Poor teaching quality, one of the District’s worst problems, is exacerbated by public school administrators who prefer to hire education majors instead math and science majors, even though the latter make better teachers in their subjects. Giving parents the ability to choose which public schools get their money discourages these and other counterproductive practices, as Harvard economist Caroline Hoxby has found.

Hoxby’s work suggests that public schools that compete for funds and students are more likely to hire the most capable teachers available, improving results for students at all schools. But the DCPS still assigns students to schools largely by neighborhood. Fenty should recommend a city‐​wide open enrollment program for public schools to allow the most successful schools to expand their capacity and serve larger numbers of students.

Second, Fenty should unleash a new wave of Charter school entrepreneurship in the District. Charter schools have blossomed in recent years and now serve over 17,000 students in the District of Columbia. Although about three quarters of DC’s charter school students come from low‐​income families, and virtually all are racial minorities, they routinely outperform DCPS students on math and reading tests, according to a recent study by the Progressive Policy Institute.

Despite good academic results and high rates of parental satisfaction, Washington’s charter school movement is hobbled by an arbitrary cap of 20 new charters per year. Fenty should support lifting this cap. Equally important, he should smooth the way for charter schools to lease sought‐​after DCPS building space that is currently going to waste.

Finally, Fenty should rethink his former opposition to DC’s promising new Opportunity Scholarship Program. The program offers scholarships of up to $7,500 to low and moderate income families who wish to enroll a child in a private or parochial school in the District. Both scholarships and places in participating schools are awarded on a lottery basis.

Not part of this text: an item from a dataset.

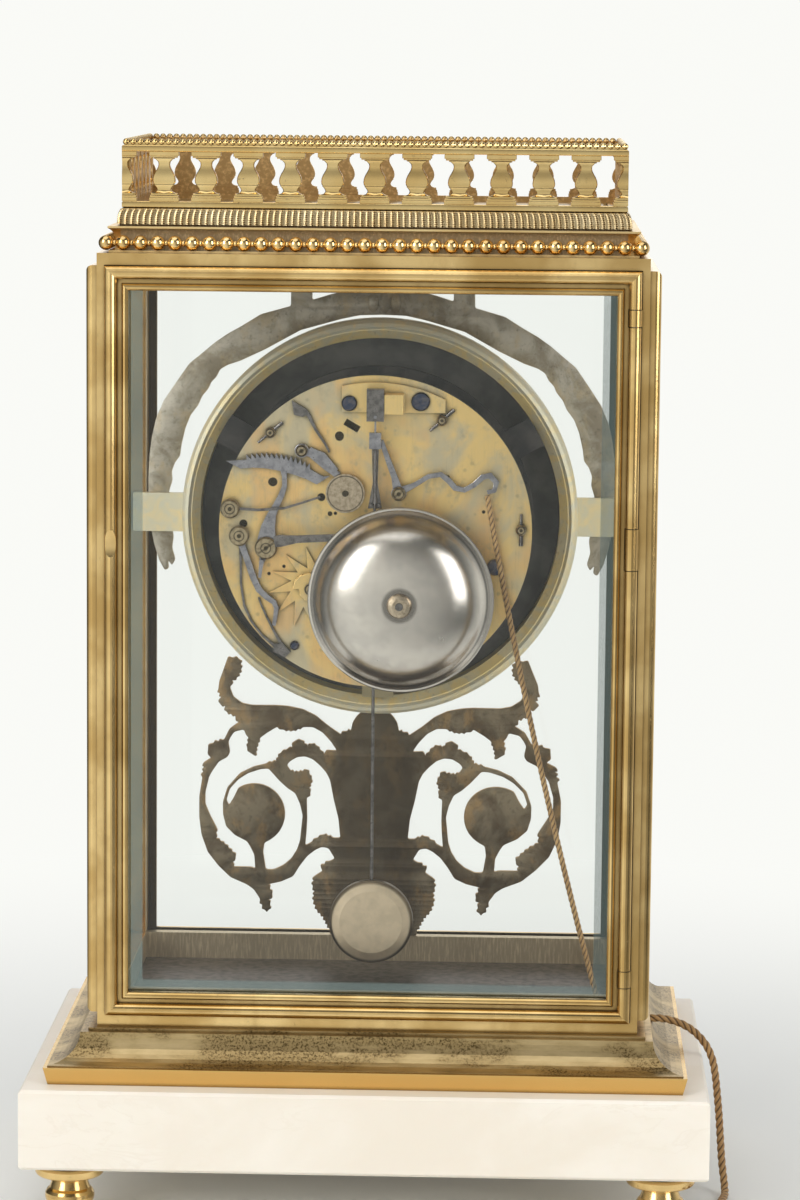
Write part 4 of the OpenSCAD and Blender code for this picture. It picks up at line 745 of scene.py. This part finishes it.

The program is too new to evaluate for educational results yet, but studies of similar programs elsewhere indicate that—while school choice benefits all students—African-American voucher recipients reap the largest academic gains. In a city with a painfully large academic achievement gap between white and minority students, the Opportunity Scholarship Program could be an important force for equity.

But only if it is expanded. While the program is probably priceless to many of the 1,802 students it serves, it is too small to provide meaningful competition for DC’s public schools. A much larger program would not only benefit more scholarship recipients, it would also benefit the remaining DCPS students by forcing the public system to pull its socks up and improve the educational services it offers to local families.

Mayor‐​elect Fenty has promised to provide “qualified teachers for all children.” If he is serious about that, he should put parents, not bureaucrats beholden to the American Federation of Teachers, in charge of choosing schools for them. To do so, he needs merely to embrace and expand existing programs that allow funding to follow students to the educational opportunities they deserve.